As someone who spent years working retail, it works and is necessary. Gotta sell stuff to stay in business. It's not always a scam to force you to buy things you wouldn't.
Doesn't even need to be moved to a high traffic area. Sometimes just moving it a few feet makes a difference. People get 'product blind' when it just sits in the same place forever.
The soft drinks and sports drinks used to be right next to each other, now they're 3 aisles apart. What were they thinking?!
sports drinks are a 'health food' now
so they must be separated

Marketing
You know the worst part of it? The reason why is to encourage the "hunter, gatherer" mode in your lizard brain. It's basically a trick to get you to do impulse purchases.
i don't get angry because they rearranged the store, i get angry because they ONLY rearranged the store so some worthless, nepo-baby dipshit can justify their existence at the company because they came to the conclusion--after 25 focus groups-- that it'd increase shareholder value by $0.0003 to move the pasta to aisle 3
I figured they just do it regularly so customers have to look at more extra shit they might impulse buy, rather than based on some study of product location adjacency.
Having worked stock in a grocery store, this is part of it. After asking alot of different people at different levels, the consensus is that shelf space is also paid for by many brands, and what space goes to who is decided way above the store level. So once in a while the stockers get paperwork that moves a ton of stuff around, and no one who works in that location has the authority to say no. Sure, sometimes a manager will do that anyway, but they always have a reason, and it's usually something about the reality of the store configuration, like not putting too many cold items near warm areas, to keep humidity down and reduce spoil.
I think you vastly overestimate the size of grocery store's budgets
The worst one is the eggs, which could be fucking anywhere (except in countries where they’re in the fridge because they’re bleached or some insane shit).
I just don’t understand why the international foods are a separate aisle. Can those sauces not sit next to the other sauces? Can all types of noodles not co-exist in the same aisle? Why can’t masa flour live next to wheat flour?
The more I think about this, the more it annoys me.
There's a lot of time and money spent analyzing where to put things to maximize customer spending. It's why milk and eggs are usually at the back of the store, so that you have to walk through the entire store to get them, and you may find something else to buy on the way there. It's also why "low-interest" items like international foods get put together in their own low-traffic aisle.

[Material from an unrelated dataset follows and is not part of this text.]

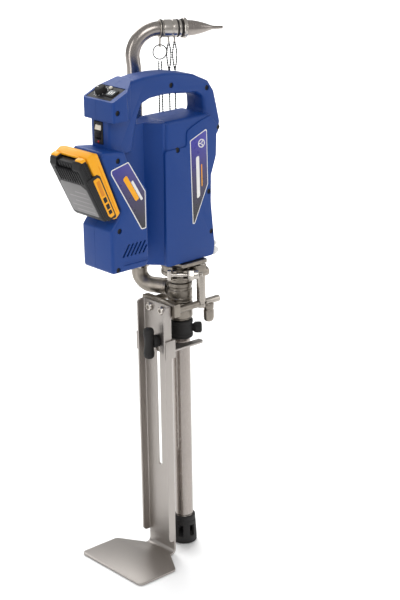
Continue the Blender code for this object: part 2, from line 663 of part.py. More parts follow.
def make_column():
    """Mount plate, head, cylinder and the intake below them, on the column axis."""
    mount = box("pump_mount_plate", (18, -38, 458.3), (66, 38, BODY_BASE - GAP), "satin_steel", 0.8)
    combine(mount, rod("mount_bore", (PUMP_X, 0, 450), (PUMP_X, 0, 470), 14.5, None, 24))
    axis = (PUMP_X, 0)
    head = [(12, 22), (22, 22), (22, 19), (20, 17), (20, 4), (22, 2), (22, 0), (18.3, 0), (18.3, -9),
            (7.4, -9), (7.4, 5), (12, 5)]
    turned("pump_head", head, (*axis, 436), (*axis, 458), "cast_steel", 20)
    ring("rod_packing", (*axis, 441.3), (*axis, 455), 11.7, 7.3, "black_rubber")
    barrel = [(9.8, 30), (PUMP_R, 30), (PUMP_R, 0), (9.8, 0)]
    turned("pump_cylinder", barrel, (*axis, 396), (*axis, 426), "cast_steel", 20)
    collar = [(9.8, 28), (PUMP_R, 28), (PUMP_R, 0), (4.0, 0), (4.0, 8), (9.8, 8)]
    turned("inlet_valve_body", collar, (*axis, 367), (*axis, 395), "cast_steel", 20)
    ball = bmesh.new()
    bmesh.ops.create_uvsphere(ball, u_segments=16, v_segments=10, radius=5.6)
    bmesh.ops.translate(ball, vec=(PUMP_X, 0, 379.3), verts=ball.verts)
    settle("inlet_ball", ball, "polished_steel", None)
    coupling = [(9.8, 28), (18, 28), (PUMP_R, 26), (PUMP_R, 2), (17.4, 0), (14.4, 0), (14.4, 14),
                (9.8, 16)]
    turned("intake_coupling", coupling, (*axis, 338.6), (*axis, 366.6), "black_plastic", 20)
    make_coupling_knob()
    pipe = [(11, 315), (14, 315), (14, 0), (11, 0)]
    turned("intake_tube", pipe, (*axis, 37), (*axis, 352), "satin_steel", 18)
    strainer = [(14.3, 45), (17, 45), (19, 8), (19, 0), (6, 0), (6, 4), (14.3, 8)]
    cage = turned("intake_strainer", strainer, (*axis, 0), (*axis, 45), "black_plastic", 24)
    for index in range(6):
        angle = math.radians(60 * index + 30)
        turn = Matrix.Translation((PUMP_X, 0, 0)) @ Matrix.Rotation(angle, 4, "Z")
        combine(cage, box("strainer_slot_%d" % index, (8, -4, 12), (30, 4, 30), None, 0, turn))


def make_coupling_knob():
    heading = Vector((math.cos(math.radians(-40)), math.sin(math.radians(-40)), 0))
    start = Vector((PUMP_X, 0, 352)) + heading * (PUMP_R + GAP)
    profile = [(0, 13), (7, 13), (8.5, 11.5), (8.5, 2), (6, 0), (0, 0)]
    knob = turned("coupling_knob", profile, start, start + heading, "black_plastic", 20)
    return knob


def make_clamp():
    """Two-piece clamp round the pump head with a swing bolt and a hex nut at the front."""
    axis = Vector((PUMP_X, 0, 0))
    angle = math.radians(CLAMP_ANGLE)
    out = Vector((math.cos(angle), math.sin(angle), 0))
    across = Vector((-math.sin(angle), math.cos(angle), 0))
    frame = Matrix.Translation(axis + Vector((0, 0, 447))) @ Matrix(
        ((out.x, across.x, 0, 0), (out.y, across.y, 0, 0), (0, 0, 1, 0), (0, 0, 0, 1)))
    profile = [(22.4, 9), (26, 9), (27.5, 7), (27.5, -7), (26, -9), (22.4, -9)]
    for name, low, high in (("clamp_half_left", -60, -GAP / 2), ("clamp_half_right", GAP / 2, 60)):
        band = turned(name, profile, (PUMP_X, 0, 447), (PUMP_X, 0, 460), "cast_steel", 24)
        lug_low, lug_high = (-11, -4.6) if low < -1 else (4.6, 11)
        lug = box(name + "_lug", (24, lug_low, -8), (44, lug_high, 8), None, 1.0, frame)
        combine(band, lug, "UNION")
        across_low, across_high = (-GAP / 2, 60) if low < -1 else (-60, GAP / 2)
        other = box(name + "_cut", (-70, across_low, -30), (70, across_high, 30), None, 0, frame)
        combine(band, other)
        slot = box(name + "_slot", (34.0, -30, -4.2), (60, 30, 4.2), None, 0, frame)
        combine(band, slot)
    turn = frame
    bolt_out = 38.2
    start = turn @ Vector((bolt_out, -12.5, 0))
    end = turn @ Vector((bolt_out, 33, 0))
    bolt = rod("clamp_bolt", start, end, 3.6, "polished_steel", 14)
    start = turn @ Vector((bolt_out, 11.4, 0))
    end = turn @ Vector((bolt_out, 27.5, 0))
    nut = rod("clamp_wing_nut", start, end, 9.0, "polished_steel", 6, 0.8, 6.8)
    combine(nut, rod("wing_nut_bore", turn @ Vector((bolt_out, 5, 0)), turn @ Vector((bolt_out, 40, 0)),
                     3.9, None, 14))
    eye = rod("clamp_pivot", turn @ Vector((bolt_out, -15, -7.5)), turn @ Vector((bolt_out, -15, 7.5)),
              3.8, None, 14)
    combine(bolt, eye, "UNION")


# ---------------------------------------------------------------- outlet
def make_outlet():
    """Side outlet from the pump cylinder to the foot of the riser tube."""
    base = Vector((TUBE_X, TUBE_Y, 0))
    side = (base - Vector((PUMP_X, 0, 0))).normalized()
    level = 414.5
    start = Vector((PUMP_X, 0, level)) + side * (PUMP_R + 1.2)
    turn = base + Vector((0, 0, level))
    points = [start]
    radius = 20.0
    entry = turn - side * radius
    centre = entry + Vector((0, 0, radius))
    for step in range(9):
        angle = math.radians(90 * step / 8)
        points.append(centre + side * radius * math.sin(angle) - Vector((0, 0, radius * math.cos(angle))))
    points.append(base + Vector((0, 0, 441)))
    tube("outlet_elbow", [tuple(point) for point in points], 12.0, "cast_steel", 3)
    nut = rod("riser_nut", (TUBE_X, TUBE_Y, 441.4), (TUBE_X, TUBE_Y, 460), 15.5, "polished_steel", 6, 0.8)
    combine(nut, rod("riser_nut_bore", (TUBE_X, TUBE_Y, 430), (TUBE_X, TUBE_Y, 470), TUBE_R + GAP, None, 24))


def spout_frame():
    """+X along the spout, from the riser's axis."""
    turn = Matrix.Rotation(math.radians(-SPOUT_TURN), 4, "Z")
    droop = Matrix.Rotation(math.radians(SPOUT_DROOP), 4, "Y")
    return Matrix.Translation((TUBE_X, TUBE_Y, TUBE_TOP)) @ turn @ droop


def make_spout():
    frame = spout_frame()
    points = [(TUBE_X, TUBE_Y, 442)]
    points += [(TUBE_X, TUBE_Y, z) for z in (560, 680)]
    for step in range(11):
        angle = math.radians(90 * step / 10)
        local = Vector((TUBE_BEND - TUBE_BEND * math.cos(angle), 0,
                        TUBE_BEND * math.sin(angle) - TUBE_BEND))
        points.append(tuple(frame @ local))
    points.append(tuple(frame @ Vector((78, 0, 0))))
    tube("riser_tube", points, TUBE_R, "polished_steel", 4)

    def sleeve(name, low, high, outer, inner, look, sides=18):
        return ring(name, frame @ Vector((low, 0, 0)), frame @ Vector((high, 0, 0)), outer, inner, look,
                    sides)
    bore = TUBE_R + GAP
    grip = sleeve("grip_ring", 38.2, 43.0, 13.2, bore, "black_rubber")
    combine(grip, make_tab(), "UNION")
    body = [(12.0, 29), (12.0, 28.8), (12.0, 26.8), (12.6, 26.8), (12.6, 23), (12.0, 23), (12.0, 20.5),
            (13.0, 20.5), (13.0, 0), (bore, 0), (bore, 29)]
    coupler = turned("coupler_sleeve", body, frame @ Vector((43.6, 0, 0)), frame @ Vector((64, 0, 0)),
                     "polished_steel", 20)
    for at in HOOKS_AT:
        top = spout_point(at)
        hook = rod("chain_hook", top - Vector((0, 0, 12.5)), top - Vector((0, 0, 20)), 1.5, None, 10)
        combine(coupler, hook, "UNION")
    sleeve("coupler_seal_rear", 64.5, 66.4, 13.5, 12.3, "black_rubber")
    sleeve("coupler_seal_front", 70.8, 72.3, 13.5, 12.3, "black_rubber")
    collar = [(12.6, 6.2), (15.2, 4.8), (15.2, 1.2), (13.0, 0), (bore, 0), (bore, 6.2)]
    turned("nozzle_collar", collar, frame @ Vector((73.2, 0, 0)), frame @ Vector((80, 0, 0)),
           "polished_steel", 20)
    make_nozzle(frame)
    make_chain_parts()


def make_nozzle(frame):
    steps = 7
    outside = [(2.2, 55.0), (2.5, 37)]
    for step in range(steps):
        t = step / (steps - 1)
        outside.append((3.2 + 8.4 * math.sin(t * math.pi / 2), 35 - 35 * t))
    inside = [(9.6, 0), (8.6, 10), (2.0, 33), (1.2, 55.0)]
    turned("nozzle", outside + inside, frame @ Vector((79.8, 0, 0)), frame @ Vector((90, 0, 0)),
           "polished_steel", 18)


# ---------------------------------------------------------------- ring, hooks and chains
RING_AT = 39.3
RING_EYE = 23.4
HOOKS_AT = (52.7, 61.5)
CHAIN_R = 1.2
RING_R = 10.3


def spout_point(distance, drop=0.0):
    spot = spout_frame() @ Vector((distance, 0, 0))
    return spot - Vector((0, 0, drop))


def make_tab():
    """Plate under the grip ring with the split ring's hole, square to the spout."""
    hang = spout_point(RING_AT)
    heading = Matrix.Rotation(math.radians(90 - SPOUT_TURN), 4, "Z")
    tab_frame = Matrix.Translation(hang) @ heading
    outline = [(-5, -12), (5, -12), (3.5, -20), (3.5, -27), (-3.5, -27), (-3.5, -20)]
    tag = outline_solid("ring_tab", rounded(outline, 1.5), -0.8, 0.8, None, "XZ", tab_frame)
    hole = rod("tab_hole", tab_frame @ Vector((0, -5, -RING_EYE)), tab_frame @ Vector((0, 5, -RING_EYE)), 2.0,
               None, 12)
    combine(tag, hole)
    return tag


def make_chain_parts():
    centre = spout_point(RING_AT) - Vector((0, 0, RING_EYE + RING_R))
    make_hoop("split_ring", centre, RING_R, 1.0)
    make_chain("ring_chain", ring_chain_knots())
    make_chain("hook_chain", hook_chain_knots())


def make_hoop(name, centre, radius, wire):
    """Upright hoop whose plane holds the spout's heading."""
    section = []
    for step in range(6):
        angle = -2 * math.pi * step / 6
        section.append((radius + wire * math.cos(angle), wire * math.sin(angle)))
    spot = Vector(centre)
    facing = Vector((math.sin(math.radians(SPOUT_TURN)), math.cos(math.radians(SPOUT_TURN)), 0))
    turned(name, section, spot, spot + facing, "polished_steel", 20)


def ring_chain_knots():
    """Long loop hanging from the split ring behind the pump end of the housing."""
    hang = spout_point(RING_AT)
    top = hang.z - RING_EYE - 2 * RING_R - 2.8
    x, y = hang.x, hang.y
    return [(x - 2.4, y, top), (x - 3.0, y, top - 30), (x - 3.2, y, top - 70), (x - 4.2, y, top - 110),
            (x - 6.2, y, top - 134), (x - 5.0, y, top - 144), (x, y, top - 149), (x + 5.0, y, top - 144),
            (x + 6.2, y, top - 134), (x + 4.2, y, top - 110), (x + 3.2, y, top - 70),
            (x + 3.0, y, top - 30), (x + 2.4, y, top)]


def hook_chain_knots():
    """Loop from one hook, down behind the housing, and up to the other hook."""
    first = spout_point(HOOKS_AT[0])
    last = spout_point(HOOKS_AT[1])
    top = first.z - 21.6
    step = (last - first) * 0.5
    middle = (first + last) * 0.5
    knots = [(first.x, first.y, top), (first.x, first.y, top - 45), (first.x, first.y, top - 90),
             (first.x, first.y, top - 125)]
    low = [(-0.98, 150), (-0.7, 155), (0, 157.5), (0.7, 155), (0.98, 150)]
    for share, drop in low:
        knots.append((middle.x + step.x * share, middle.y + step.y * share, top - drop))
    knots += [(last.x, last.y, top - 125), (last.x, last.y, top - 90), (last.x, last.y, top - 45),
              (last.x, last.y, top)]
    return knots


def make_chain(name, knots):
    tube(name, [tuple(point) for point in smooth_path(knots, 7.0)], CHAIN_R, "polished_steel", 2)


def main():
    clear_scene()
    make_collections()
    make_materials()
    make_stand()
    make_stand_bracket()
    make_tie_rods()
    make_pail_hook()
    right = make_housing("right")
    left = make_housing("left")
    cut_housing(right, left)
    settle_cuts(right)
    settle_cuts(left)
    make_housing_screws()
    make_controls()
    make_battery()
    make_drive()
    make_column()
    make_clamp()
    make_outlet()
    make_spout()


main()
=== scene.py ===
"""Looks for the battery powered loading pump: materials, fine shapes, camera and light.

Lengths in the shape calls are millimetres measured from the point where the stand's web meets
the floor; at() turns them into the row frame, whose origin is the middle of the foot plate.
"""

from math import cos, pi, radians, sin, tan

import bmesh
import bpy
from mathutils import Matrix, Vector


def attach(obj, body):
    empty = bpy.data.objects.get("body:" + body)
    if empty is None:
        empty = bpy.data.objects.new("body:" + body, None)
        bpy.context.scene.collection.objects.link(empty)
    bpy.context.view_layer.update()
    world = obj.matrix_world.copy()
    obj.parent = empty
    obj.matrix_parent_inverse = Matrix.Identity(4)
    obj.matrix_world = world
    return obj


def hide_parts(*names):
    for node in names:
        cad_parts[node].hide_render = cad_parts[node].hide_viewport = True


FOOT_CENTRE = -55
GAP = 0.3
PUMP_X = 43
WALL = 3
TUBE_X, TUBE_Y, TUBE_R, TUBE_BEND, TUBE_TOP = 15.6, 60, 10.6, 38, 795
SPOUT_TURN, SPOUT_DROOP = 24, 2.5
RAKE = 21.9
RAKE_FOOT = (-94, 0, 569)
KNOB_Z = 343
CLAMP_Z = 447
RING_AT, RING_EYE, RING_R = 39.3, 23.4, 10.3
HOOKS_AT = (52.7, 61.5)

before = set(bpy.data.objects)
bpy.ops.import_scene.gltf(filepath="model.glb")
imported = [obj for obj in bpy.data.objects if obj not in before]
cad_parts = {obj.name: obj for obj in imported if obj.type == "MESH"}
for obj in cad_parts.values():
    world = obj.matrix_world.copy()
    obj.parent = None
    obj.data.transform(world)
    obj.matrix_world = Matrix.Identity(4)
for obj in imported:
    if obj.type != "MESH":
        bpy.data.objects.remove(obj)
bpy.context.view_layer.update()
materials = {}


def at(x, y, z):
    return Vector((x - FOOT_CENTRE, y, z)) * 0.001


def spun(degrees, axis):
    return Matrix.Rotation(radians(degrees), 4, axis)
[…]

International foods might be "low interest" for many consumers, but for me it's the most interesting aisle in the supermarket.

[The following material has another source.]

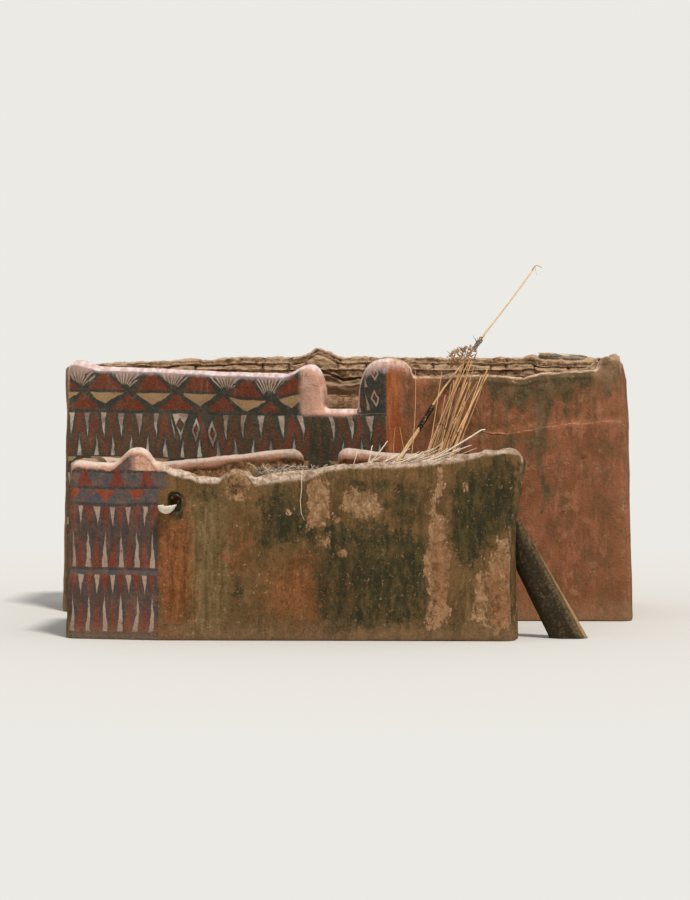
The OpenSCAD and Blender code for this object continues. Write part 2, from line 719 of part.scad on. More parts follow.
// Half-round spout that lies in the drain hole
module drain_spout() {
  r = drain_d / 2 - touch;
  color("antiquewhite")
    translate([annex_bend + drain_at, -annex_front - spout_out, drain_h])
      rotate([-90, 0, 0])
        difference() {
          cylinder(h = spout_out + annex_t - annex_seat_w, r = r, $fn = 32);
          translate([0, 0, -1]) cylinder(h = spout_out + annex_t, r = r - 12, $fn = 32);
          translate([-r - 1, -2 * r, -1]) cube([2 * r + 2, 2 * r, spout_out + annex_t + 2]);
        }
}

// Thick trunk that leans on the annex's right end, its top hewn flat against the wall
module leaning_log() {
  foot = [annex_right + log_out, -annex_front + log_back, 0];
  color("dimgray")
    difference() {
      translate(foot) rotate([0, -log_tilt, 0])
        translate([0, 0, -log_d]) cylinder(h = log_len + log_d, d1 = log_d, d2 = log_d * 0.65, $fn = 32);
      translate(foot - [2 * log_len, log_d, 2 * log_d]) cube([4 * log_len, 2 * log_d, 2 * log_d]);
      translate([annex_right - log_bevel - log_len, foot[1] - log_d, -1]) cube([log_len, 2 * log_d, 2 * log_len]);
    }
}

// Rod with a round section between two points, thinner at its upper end
module rod(from, to, d1, d2) {
  v = to - from;
  translate(from)
    rotate([0, acos(v[2] / norm(v)), atan2(v[1], v[0])]) cylinder(h = norm(v), d1 = d1, d2 = d2, $fn = 16);
}

// Point at the front of the red wall's rounded crest, and a point on the face below it
function crest_point(x) =
  let (high = red_top(x), shoulder = high - crest, outer = face(x, shoulder) + coat_set(x))
  [x, outer + (wall_t - seat_w - outer) / 2 * (1 - cos(30)), shoulder + crest / 2];
function face_point(x, z) = [x, face(x, z) + coat_set(x), z];

// Rod that stands on the annex roof, touches a point p of the red wall, reaches a distance
// beyond it, and drifts to the right as it goes back. feet is its foot's space to the back wall.
module leaning_rod(p, feet, drift, d1, d2, beyond) {
  run = p[1] + annex_gap + annex_t + feet;
  v = [drift * run, run, p[2] - annex_roof_h];
  u = v / norm(v);
  r = (d1 * beyond + d2 * norm(v)) / (beyond + norm(v)) / 2 + touch;
  q = p + [0, -u[2], u[1]] * (r / norm([u[1], u[2]]));
  foot = annex_roof_h + touch + d1 / 2 * sqrt(1 - u[2] * u[2]);
  rod(q - u * ((q[2] - foot) / u[2]), q + u * beyond, d1, d2);
}

module long_pole() {
  color("gray") leaning_rod(crest_point(pole_at), feet_at, pole_drift, long_pole_d, long_pole_d * 0.55, pole_beyond);
}

// The first stalks end on the face below the pole; the others lie over the crest beside it
module stalks() {
  under = 7;
  tip_d = stalk_d * 0.47;
  color("goldenrod")
    for (i = [0:stalk_count - 1])
      let (x = pole_at - 190 + 42 * i, drift = 0.27 + 0.008 * i)
      if (i < under)
        leaning_rod(face_point(x, coping_h - 190 + 20 * sin(i * 100)), feet_at + 60, drift, stalk_d, tip_d, 1);
      else
        leaning_rod(crest_point(x), feet_at, drift, stalk_d, tip_d, 200 + 70 * (i - under));
}

// The origin is below the middle of the whole part
outer_feet = [for (k = [0:4]) for (st = stations(house, k, wall_t, [], true, true)) st[0]];
x_mid = (min([for (p = outer_feet) p[0]]) + max([for (p = outer_feet) p[0]])) / 2;
y_mid = (house_depth - annex_front - spout_out) / 2;

translate([-x_mid, -y_mid, 0]) {
  house_floor();
  red_wall_left();
  red_wall_right();
  right_side_wall();
  back_wall_right();
  back_wall_over_door();
  back_wall_left();
  left_side_wall();
  painted_wall_left();
  painted_wall_horn();
  notch_wall();
  bend_horn_wall();
  worn_course_1();
  worn_course_2();
  worn_course_3();
  worn_course_4();
  house_beams();
  house_roof_poles();
  house_roof_earth();
  parapet_stick();
  annex_floor();
  annex_front_left();
  annex_front_middle();
  annex_front_right();
  annex_end_front();
  annex_end_over_door();
  annex_end_back();
  annex_back_right();
  annex_back_broken();
  annex_back_left();
  annex_left_end();
  annex_painted_wall();
  annex_beams();
  annex_roof_poles();
  annex_roof_earth();
  roof_rubble();
  brushwood();
  drain_spout();
  leaning_log();
  long_pole();
  stalks();
}
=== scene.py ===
"""Dresses the adobe house: hand-laid plaster, painted wing, worn parapet, brushwood, stalks and poles."""
import math
import random

import bmesh
import bpy
import numpy as np
from mathutils import Matrix, Vector


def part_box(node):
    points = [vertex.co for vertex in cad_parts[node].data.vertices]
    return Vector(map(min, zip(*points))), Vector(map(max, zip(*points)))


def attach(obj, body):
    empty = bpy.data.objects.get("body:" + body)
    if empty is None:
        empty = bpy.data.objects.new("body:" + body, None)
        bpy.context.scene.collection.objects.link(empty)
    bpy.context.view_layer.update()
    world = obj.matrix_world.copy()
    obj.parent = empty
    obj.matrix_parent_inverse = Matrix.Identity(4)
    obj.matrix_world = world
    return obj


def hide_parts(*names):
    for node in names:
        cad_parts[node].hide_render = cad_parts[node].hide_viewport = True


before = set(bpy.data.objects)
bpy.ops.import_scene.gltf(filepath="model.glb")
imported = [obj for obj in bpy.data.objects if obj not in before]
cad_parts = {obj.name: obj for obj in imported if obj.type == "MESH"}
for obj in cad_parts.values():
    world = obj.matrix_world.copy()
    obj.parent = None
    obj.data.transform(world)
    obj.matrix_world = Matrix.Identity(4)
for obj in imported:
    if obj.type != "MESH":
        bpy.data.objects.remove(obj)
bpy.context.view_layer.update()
BODY = "root"
CELL = 0.024
CREST_BIN = 0.04

# Driving sizes of the plan, in metres, as in the construction
RED_LEN, WING_LEN, WING_BACK, WING_SHIFT = 2.64, 3.55, 0.95, 0.13
DEPTH, WALL_T = 2.40, 0.40
ANNEX_GAP, ANNEX_DEPTH, ANNEX_RIGHT, ANNEX_LEFT = 0.55, 1.70, 1.42, 3.25
PAINTED_LEN, PAINTED_BACK, ANNEX_T = 0.99, 0.20, 0.28
HOUSE_ROOF, ANNEX_ROOF, COURSE = 2.17, 1.37, 0.14
NOTCH_START, NOTCH_END = 0.30, 0.68

BEND = np.array([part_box("right_side_wall")[1].x - RED_LEN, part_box("red_wall_left")[0].y])
HOUSE = BEND + np.array([
    (0, 0), (RED_LEN, 0), (RED_LEN, DEPTH), (WING_SHIFT - WING_LEN, DEPTH), (-WING_LEN, WING_BACK)])
ANNEX_FRONT = -ANNEX_GAP - ANNEX_DEPTH
ANNEX_BEND = PAINTED_LEN - ANNEX_LEFT
ANNEX = BEND + np.array([
    (ANNEX_BEND, ANNEX_FRONT), (ANNEX_RIGHT, ANNEX_FRONT), (ANNEX_RIGHT - 0.06, -ANNEX_GAP),
    (0.15 - ANNEX_LEFT, -ANNEX_GAP), (-ANNEX_LEFT, ANNEX_FRONT + PAINTED_BACK)])

# Edges of both outlines, and for each one the piece's name, its slot and its frame nodes
RED, RIGHT, BACK, LEFT, PAINTED = range(5)
HOUSE_SIDES = (
    (RED, "red_wall", "red_plaster", ["red_wall_left", "red_wall_right"]),
    (RIGHT, "right_wall", "side_plaster", ["right_side_wall"]),
    (BACK, "back_wall", "side_plaster", ["back_wall_right", "back_wall_over_door", "back_wall_left"]),
    (LEFT, "left_wall", "side_plaster", ["left_side_wall"]),
    (PAINTED, "painted_wing", "mural_plaster",
     ["painted_wall_left", "painted_wall_horn", "notch_wall", "bend_horn_wall"]))
ANNEX_SIDES = (
    (RED, "annex_front", "annex_plaster", ["annex_front_left", "annex_front_middle", "annex_front_right"]),
    (RIGHT, "annex_right_end", "annex_plaster",
     ["annex_end_front", "annex_end_over_door", "annex_end_back"]),
    (BACK, "annex_back", "annex_plaster", ["annex_back_right", "annex_back_broken", "annex_back_left"]),
    (LEFT, "annex_left", "annex_plaster", ["annex_left_end"]),
    (PAINTED, "annex_painted_end", "mural_plaster", ["annex_painted_wall"]))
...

Nothing I like more than finding some unusual (to me!) stuff, so I'm happy they put it all in the same place.
As far as price goes, it's all over. You might find a bottle of Japanese Kewpie mayo for way more than speciality Asian supermarkets ask for, but on the other hand find a huge bag of pistachio nuts for way less money (by volume) than they're charging for nuts in the 'regular' nuts section.

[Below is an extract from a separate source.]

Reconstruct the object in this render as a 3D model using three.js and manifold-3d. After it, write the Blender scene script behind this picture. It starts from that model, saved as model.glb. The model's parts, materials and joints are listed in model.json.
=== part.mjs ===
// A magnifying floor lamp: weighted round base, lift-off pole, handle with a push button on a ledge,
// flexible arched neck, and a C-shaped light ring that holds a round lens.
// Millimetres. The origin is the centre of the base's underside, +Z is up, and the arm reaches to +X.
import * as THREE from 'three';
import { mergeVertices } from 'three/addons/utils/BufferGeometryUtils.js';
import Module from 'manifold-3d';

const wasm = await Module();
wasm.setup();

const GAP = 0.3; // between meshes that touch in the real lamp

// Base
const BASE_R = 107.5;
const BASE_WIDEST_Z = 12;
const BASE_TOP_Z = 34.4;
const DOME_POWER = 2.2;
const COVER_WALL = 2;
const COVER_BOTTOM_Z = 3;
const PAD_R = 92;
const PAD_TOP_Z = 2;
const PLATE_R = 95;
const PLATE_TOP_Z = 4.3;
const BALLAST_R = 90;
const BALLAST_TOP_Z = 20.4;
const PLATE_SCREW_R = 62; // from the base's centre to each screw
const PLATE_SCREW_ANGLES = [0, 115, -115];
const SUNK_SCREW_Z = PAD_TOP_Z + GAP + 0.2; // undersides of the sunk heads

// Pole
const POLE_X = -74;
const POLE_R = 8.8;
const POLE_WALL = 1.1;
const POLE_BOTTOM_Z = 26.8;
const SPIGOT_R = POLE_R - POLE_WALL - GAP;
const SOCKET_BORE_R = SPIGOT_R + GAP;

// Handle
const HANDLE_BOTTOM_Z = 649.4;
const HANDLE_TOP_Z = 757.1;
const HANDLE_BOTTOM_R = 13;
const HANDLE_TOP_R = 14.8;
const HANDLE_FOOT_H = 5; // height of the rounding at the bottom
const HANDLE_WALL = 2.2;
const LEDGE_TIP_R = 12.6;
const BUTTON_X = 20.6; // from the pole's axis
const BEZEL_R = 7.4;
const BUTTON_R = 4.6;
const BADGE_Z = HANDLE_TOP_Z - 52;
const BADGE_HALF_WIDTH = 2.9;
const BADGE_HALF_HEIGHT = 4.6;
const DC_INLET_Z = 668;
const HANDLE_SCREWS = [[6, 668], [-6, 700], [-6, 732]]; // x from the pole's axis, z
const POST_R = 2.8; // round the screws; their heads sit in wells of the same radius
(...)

It's genuinely as if supermarkets know they need to sell this stuff, but haven't quite worked out what to do with it yet.
isn't struggling to deal with change one of the classic autism traits?
Yeah but also its incredibly normal to get mad when the shop changes layouts. They do it on purpose, creating extra work for the workers, extra time and effort for you, because they've pushed some bullshit charts around a table and have scientifically deduced that they can squeeze an extra couple of quid out of you.
Actually infuriating.
Is that something that happens regulary in your place? Here in germany, I've only seen it after they renovated or replacex old fridges or something
yes, usa grocery stores change their layouts once every other year or so. it's because they think it will increase sales.
they're just pushing more higher margin products. they'll restock the 'basics' more frequently as a result of giving those things less shelf space.
In Canada, all the fucking time. I find it infuriating. Never more than a year goes by, often less.
That quick in and out isn't quick anymore.
In the USA there's studies and such that track how to maximize money from someone shopping. Milk is a well used staple, so it's always in the fucking back of the store. So you have to go past most everything else to get to it. Then end caps have special, cheap pick up deals for someone who is just here for milk that they may not pass up. Then the checkout the rule is something like $3 and less for items there. Candy, water, soda, everything a kid craves right there to whine and pester the parents about.
It's also normal to become less accepting of change as you age. I think this has to do with decreasing neural plasticity and the "crystalized" intelligence (accumulation of information) that comes with age even as "fluid" intelligence (processing speed, etc) declines.
Synaptic strengthening happens as you age - you will lose neuronal density, but the neuronal connections you still have are stronger and more efficient. The myelin sheaths around these neurons thicken well into middle age. The distracting neuronal channels, things that didn't serve you over your years of experience, have died off leaving only the most effective connections.
So, you're old, you know how stuff is supposed to be. You work well within that framework. When things change, it's harder for you to keep up with it. It puts your brain under proportionally more load.
So you get mad when the bread aisle moves.
Am I the only one feeling super unconfortable seeing these types of memes when the next article in my feed is about how 25% of people worldwide don't have access to clean water?
No, you are not. The vast majority of people here and anywhere else on the Internet live in a luxury bubble compared to most of the world and a disturbing amount of them will never realise that.
I kinda miss grocery stores. Where I stay now there isn't a single store like that, just many small shops. You get used to things maybe being there, maybe not.
That's my life.
This is why I can't fuck with Trader Joe's.
I swear Trader Joes does this specifically to make you walk the whole store. It's small enough that you're probably walking the whole thing anyway, but I can never just run in and grab what I might need.